La police exige de Mrs Miggs qu’elle reconnaisse Duke
Le récit est construit à partir d’un long flash-back, comme si Duke se confessait de ses péchés. Il est là sur son lit de mort en train de se remémorer ce qui l’a amené à cette agonie. Puis on reprend au moment de la sortie de prison qui est présentée comme une sorte de piège. Duke doit subir l’humiliation de l’arrogant Frenchy car la moindre condamnation serait équivalente à la perpète. Jusqu’à sa mort le récit sera scandé par trois actions violentes, le braquage du fourgon, blindé, l’évasion de la prison et enfin la fuite devant la police et le règlement de comptes. Ces scènes d’actions donnent un rythme haletant au film, les scènes où il ne se passe rien, sont juste des moments d’attente pendant que la tension va monter. Si la longue fuite dans la neige est assez ratée, le hold-up, pourtant tourné en studio est remarquable, même s’il ne dure pas longtemps. La préparation de l’évasion est une occasion de nous faire visiter les aspects peu connus de la prison, par exemple cette représentation où Dancer se déguise en nègre pour danser avec une sorte de grande poupée de son. Cela fait rire les condamnés qui sont présentés comme une communauté, aussi bien quand ils défilent que lorsqu’ils sont assis bien sagement comme quand on va voir guignol. On retrouve l’intérêt de Seiler pour ces aspects presque documentaires de la vie en prison. L’organisation est elle-même assez compliquée parce qu’il faut utiliser deux voitures pour faire parvenir la corde à nœuds et les armes aux prisonniers. Une fois de plus Seiler filmera une évasion, avec le mirador qui balance la lumière pour repérer les fuyards, mais il n’insiste pas, c’est aussi dramatique que sobre.

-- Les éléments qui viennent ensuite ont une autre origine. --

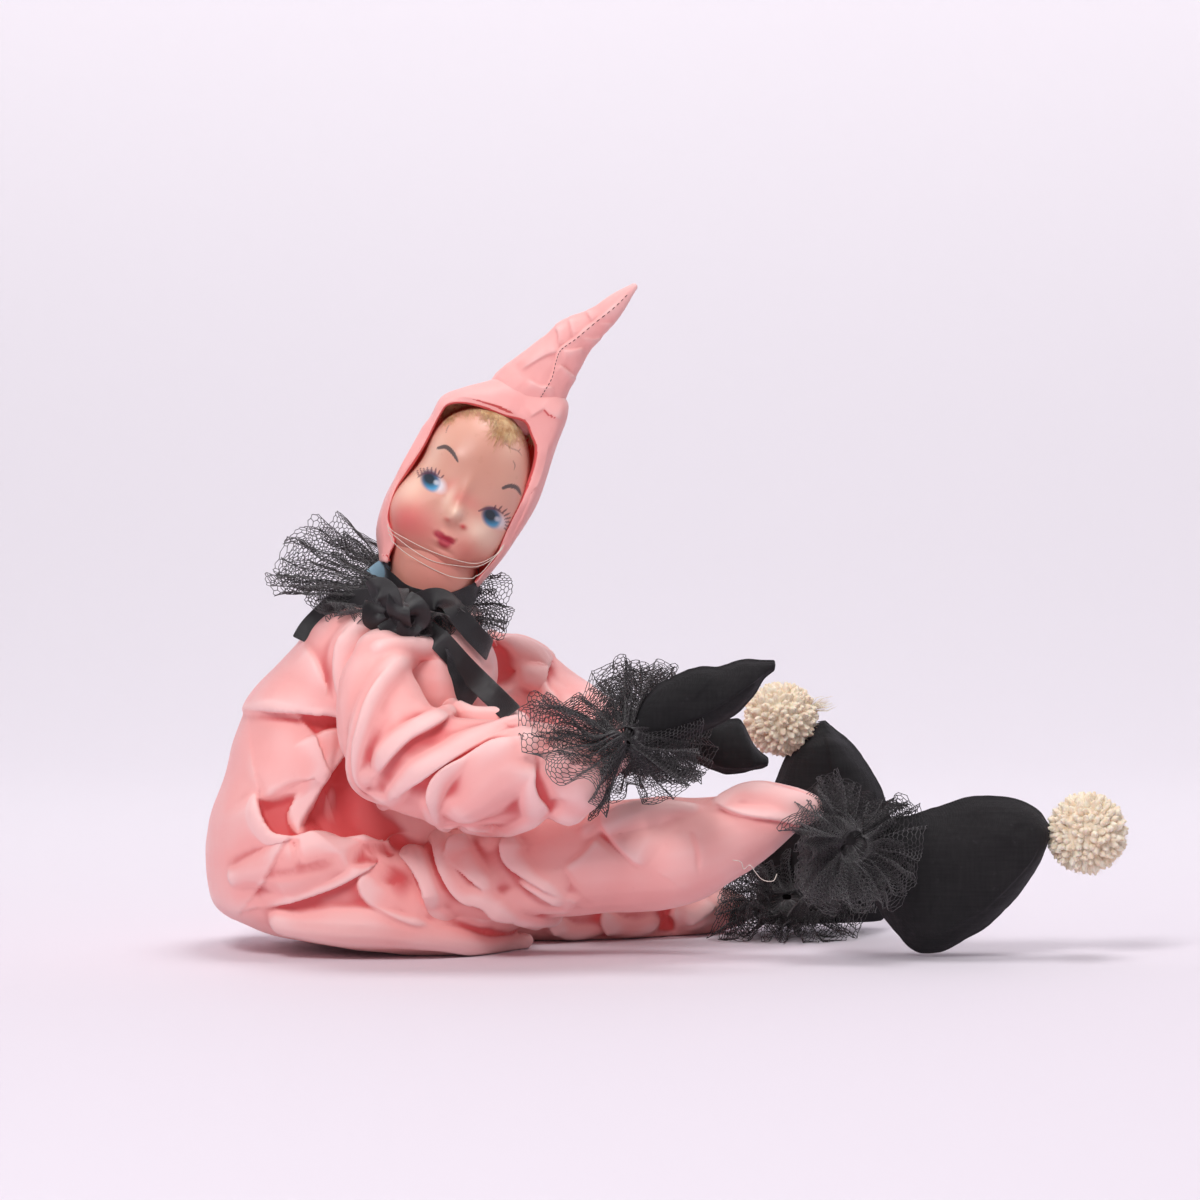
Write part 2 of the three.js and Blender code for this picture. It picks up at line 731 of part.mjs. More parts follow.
// The bow: a knot against the band, two loops, and tails that lie on the blouse
const knotBall = new THREE.SphereGeometry(KNOT_RADIUS, 14, 9);
knotBall.scale(1.05, 0.75, 1);
const knotFrame = frameAt(knotMiddle, UP, knotMiddle.clone().sub(neckJoint).cross(UP));
const collarRoom = neckPost(bandInner + RIBBON_THICKNESS + CLEAR, -20, 60);
const knot = cut(placed(solid(knotBall), knotFrame), collarRoom);
add("ribbon_knot", knot, blackRibbon);

// The tails' routes on the blouse, from the knot
const TAILS = {
  back: [
    [-7, 3],
    [-18, 0],
    [-28, -7],
    [-33, -17],
  ],
  front: [
    [8, 1],
    [19, -2],
    [28, -12],
    [35, -22],
  ],
  long: [
    [4, -7],
    [13, -18],
    [26, -28],
    [36, -41],
  ],
};
for (const [name, steps] of Object.entries(TAILS)) {
  const route = steps.map(([x, z]) => {
    const place = onSide(chest, "right", knotMiddle.x + x, knotMiddle.z + z, RIBBON_OFF);
    return place.setY(Math.min(place.y, knotMiddle.y - 2));
  });
  const tail = ribbon(route, vec(0, -0.8, 0.6));
  add(`ribbon_tail_${name}`, cut(tail, knotRoom, collarRoom), blackRibbon);
}

// Hollow and solid eggs of the head, in the head's own frame: the face looks along -Y.
const FACE_RELIEF = [
  { x: 0.5, z: -15, wide: 3.4, tall: 3.4, out: 4.6 }, // tip of the nose
  { x: 0.5, z: -7, wide: 3, tall: 7, out: 2.4 }, // bridge
  { x: -14, z: -4, wide: 6.5, tall: 4.5, out: -1.8 }, // eye hollows
  { x: 15, z: -4, wide: 6.5, tall: 4.5, out: -1.8 },
  { x: -15, z: -17, wide: 8, tall: 8, out: 2.4 }, // cheeks
  { x: 16, z: -17, wide: 8, tall: 8, out: 2.4 },
  { x: 0, z: -23.5, wide: 5, tall: 2.6, out: 1.6 }, // lips
  { x: 0, z: -32, wide: 6, tall: 4, out: 2.6 }, // chin
  { x: 0, z: 16, wide: 20, tall: 14, out: 1.2 }, // forehead
];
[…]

Duke tente d’éloigner Anderson de son chemin
Bien entendu, c’est filmé d’une manière assez académique, mais il y a suffisamment de fluidité dans les mouvements de caméra pour ne pas le remarquer ! La photo de Sid Hickox est plutôt bonne, même si elle est bien moins innovante que celle de James Wong Howe dans Dust be my destiny, ce qui montre d’ailleurs combien la photo participe de la mise en scène. Les espaces sont assez bien rendus, même si Seiler ne s’attarde pas sur la vie de Duke et de Lorna au milieu des montagnes, il semble que le film ait été amputé, probablement pour le pas dépasser la longueur habituelle qui donnait un nombre fixe immuable de séances.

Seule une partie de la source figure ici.